§ **TASK GOAL**: Reproduce each line of the material precisely.

SOURCE DATA start

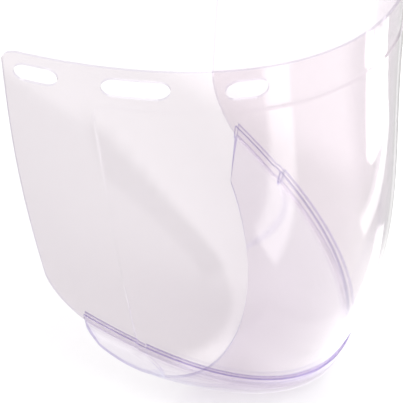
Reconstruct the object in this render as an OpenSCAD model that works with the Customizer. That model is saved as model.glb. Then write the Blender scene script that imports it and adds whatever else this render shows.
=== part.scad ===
// Face shield window with a clear chin guard. Millimetres, +Z up, the wearer looks along -Y and
// +X is on the wearer's left.
// The origin is at the centre of the headgear band, on its inner face at the height of the slots.

/* [Window] */
// Half width of the curve the top edge follows
top_half_width = 131; // [120:1:150]
// Depth of the curve the top edge follows
top_depth = 188; // [160:1:210]
// Angle the top edge sweeps on each side of the centre
top_sweep = 73.7; // [60:0.5:85]
// Rise of the top edge from the centre to where the curve would turn square to the front
top_rise = 20.5; // [0:0.5:28]
// Height of the top edge above the slot line, at the centre
top_margin = 12; // [10:0.5:18]
// Height of the window at the centre
window_height = 219; // [180:1:240]
// Half width of the curve the bottom edge follows
bottom_half_width = 93; // [80:0.5:105]
// Depth of the curve the bottom edge follows
bottom_depth = 167.5; // [150:0.5:185]
// How far behind the top curve's centre the bottom curve's centre lies
bottom_back = 3.5; // [0:0.5:15]
// How far the front corners of the bottom curve are squared out
bottom_square = 3; // [0:0.5:8]
// Angle the bottom edge sweeps on each side of the centre
bottom_sweep = 69.9; // [60:0.1:80]
// Rise of the bottom edge from the centre to where the curve would turn square to the front
bottom_rise = 89.5; // [40:0.5:100]
// Wall thickness of the window
window_wall = 1.5; // [1:0.1:2.5]
// Corner radius at the rear of the top edge
top_corner = 6; // [2:0.5:15]
// Corner radius at the rear of the bottom edge
bottom_corner = 22; // [5:0.5:30]
// How far the front of the window bulges out
bulge = 12.5; // [0:0.5:16]
// How low the bulge sits: 1 is at mid height, more is lower
bulge_low = 1.85; // [1:0.05:2.5]
// How far the rear edges bow out at mid height
rear_bow = 4; // [0:0.5:8]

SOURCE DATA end

§ **WRITTEN ANSWER**:
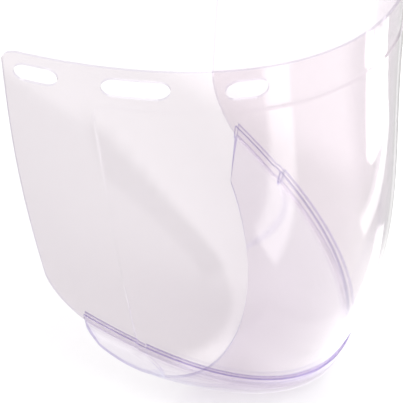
Reconstruct the object in this render as an OpenSCAD model that works with the Customizer. That model is saved as model.glb. Then write the Blender scene script that imports it and adds whatever else this render shows.
=== part.scad ===
// Face shield window with a clear chin guard. Millimetres, +Z up, the wearer looks along -Y and
// +X is on the wearer's left.
// The origin is at the centre of the headgear band, on its inner face at the height of the slots.

/* [Window] */
// Half width of the curve the top edge follows
top_half_width = 131; // [120:1:150]
// Depth of the curve the top edge follows
top_depth = 188; // [160:1:210]
// Angle the top edge sweeps on each side of the centre
top_sweep = 73.7; // [60:0.5:85]
// Rise of the top edge from the centre to where the curve would turn square to the front
top_rise = 20.5; // [0:0.5:28]
// Height of the top edge above the slot line, at the centre
top_margin = 12; // [10:0.5:18]
// Height of the window at the centre
window_height = 219; // [180:1:240]
// Half width of the curve the bottom edge follows
bottom_half_width = 93; // [80:0.5:105]
// Depth of the curve the bottom edge follows
bottom_depth = 167.5; // [150:0.5:185]
// How far behind the top curve's centre the bottom curve's centre lies
bottom_back = 3.5; // [0:0.5:15]
// How far the front corners of the bottom curve are squared out
bottom_square = 3; // [0:0.5:8]
// Angle the bottom edge sweeps on each side of the centre
bottom_sweep = 69.9; // [60:0.1:80]
// Rise of the bottom edge from the centre to where the curve would turn square to the front
bottom_rise = 89.5; // [40:0.5:100]
// Wall thickness of the window
window_wall = 1.5; // [1:0.1:2.5]
// Corner radius at the rear of the top edge
top_corner = 6; // [2:0.5:15]
// Corner radius at the rear of the bottom edge
bottom_corner = 22; // [5:0.5:30]
// How far the front of the window bulges out
bulge = 12.5; // [0:0.5:16]
// How low the bulge sits: 1 is at mid height, more is lower
bulge_low = 1.85; // [1:0.05:2.5]
// How far the rear edges bow out at mid height
rear_bow = 4; // [0:0.5:8]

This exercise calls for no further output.